The Top 8 Business Video Formats. Because There are Different Ways to Use Video in Your Marketing.
You’re a business owner or marketer. You’ve made the decision that you need a video for your website. Now you need to decide WHAT KIND of video you need. There are many business video formats to choose from.
Here are some of the post popular. Which of these will work for your business?
Of all the business video formats, this is perhaps the most basic—a person talking to camera.
In a business video, the talking head format can be used in various ways. Maybe it’s an interview, with an off-camera voice asking questions. Or a presentation, with the talking head explaining a product or a process. Or a testimonial, where the talking head is one of your customers.
Your talking head can also act as a spokesperson—a representative of your company. This can be you, the owner, a knowledgable sales person, or even a paid actor.
You can also use multiple people in a talking head video. That’s where snippets of dialogue are edited together, cutting from person to person, giving the impression that customers say similar things about you. This is also known as the “Man in the Street” format.
That leads us to our next video format:
A montage is where multiple clips are edited together, flowing from one image or idea to the next. As mentioned above, this can include cutting from person to person. But a montage video doesn’t have to use dialogue at all.
It can also be used to show highlights. Sports montages are common on ESPN. Or it can be used for a video tour, showing multiple details of an overall scene.
For example, a home tour video might feature close-up shots of the kitchen appliances, the backsplash tile, the dining area, the master bath, edited together to a music track.
It can also be a tour of a trade show or business conference—showing various exhibits, speakers and events.
A montage can also tell a story, highlighting important events. This is also known as a “Day in the Life” format.
If you’re on a tight budget, a photo slideshow can be a cheaper alternative to a video montage.

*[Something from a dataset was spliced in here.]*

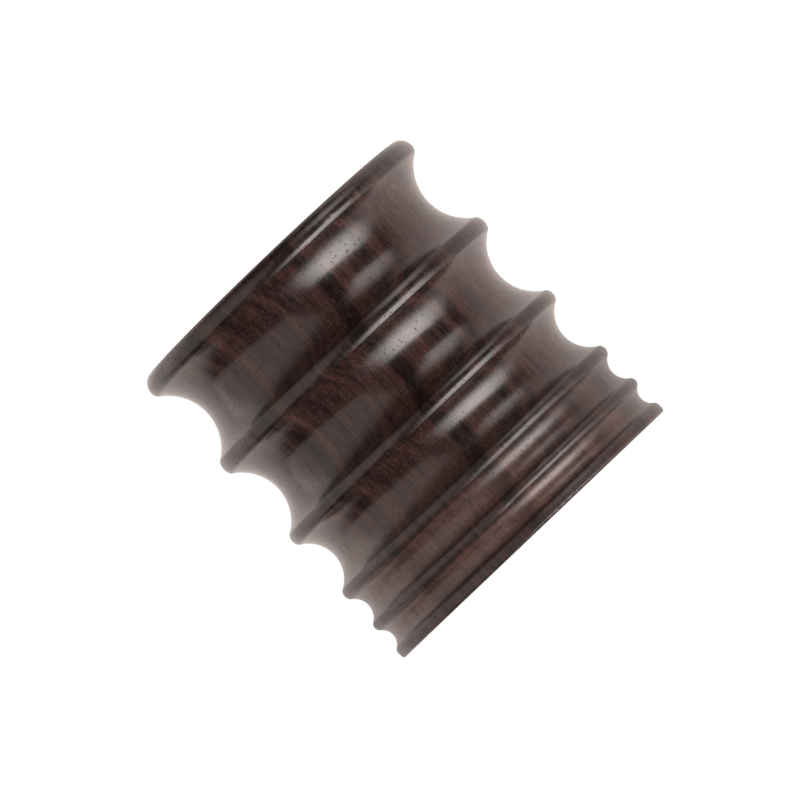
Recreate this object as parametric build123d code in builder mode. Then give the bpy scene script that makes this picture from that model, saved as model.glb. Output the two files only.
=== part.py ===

As the name implies, it uses photography instead of moving images. But the effect is very similar to a montage. You’re editing images together, and can add camera movement during the editing process to emphasize specific parts of each picture (known as the “Ken Burns Effect”).
Here’s another common format from the news industry. We see two people on camera—an interviewer and an interviewee.
The interviewer, or host, asks questions and is responsible for keeping things moving. Sometimes, they hold a microphone and control the flow of the conversation.
Interviews are a common format for talking to employees or interacting with customers. If you’re doing lots of videos, they’re also a good way to tie your videos together. The interviewer becomes a recurring element in your communications.
In a scripted scene, characters act out an idea. They don’t talk to the camera, they talk to each other.
It’s like the difference between reality TV and a cable show drama.
In the world of business video, scripted scenes can be used to re-enact a problem, to show real-life examples, or to inject humor.
Some business videos are designed for a specific purpose. For example, explaining how a website works, showing product features, or a business process.
This is where a Demonstration Video comes in handy. It literally demonstrates how to do something, showing step-by-step instructions.
A cooking show is one example—it’s a demonstration of how a dish is prepared. The viewer follows along, watching each ingredient being added.
Many product launches include a demonstration video of some kind, showing new product features and explaining the details of how the product works.
Demonstration videos are also common for employee training. They might show the correct way to install something, or new techniques to use in a sales call.
Demonstration videos are also known as How-to and Explainer Videos.
This is one of my favorite types of video marketing. We produce a series of short videos that offer handy tips or expert advice.
For example, a furniture maker might explain the differences between good and cheap construction. Or a landscaper might offer advice for caring for plants.
Video Tips tend to be short and easy to produce (it isn’t uncommon to shoot ten in a day). So they’re not only cost effective, they’re perfect for use in social media.
Infographics are very popular in website design. They’re those little bits of artwork that illustrate abstract ideas.
They tend to be simple shapes and objects—a coffee cup, a pencil, a house, a smartphone. They can also be bar charts, pie charts and other types of graphics.
In video, we can borrow existing vector art files and animate them in simple ways. Maybe the bars in a bar chart move. Or the hands of a clock turn.
Graphics can be paired with typography to communicate a story, or with audio from a voice over announcer.
Of course, there’s no rule that says you have to follow just one of these business video formats. You can also use a combination of two or more.
Maybe we start with a talking head, then while they continue talking, cut away to a montage or animated graphics. Or maybe our video tips include a product demonstration.
It’s all about communication—what you’re trying to say, and finding the best way to say it.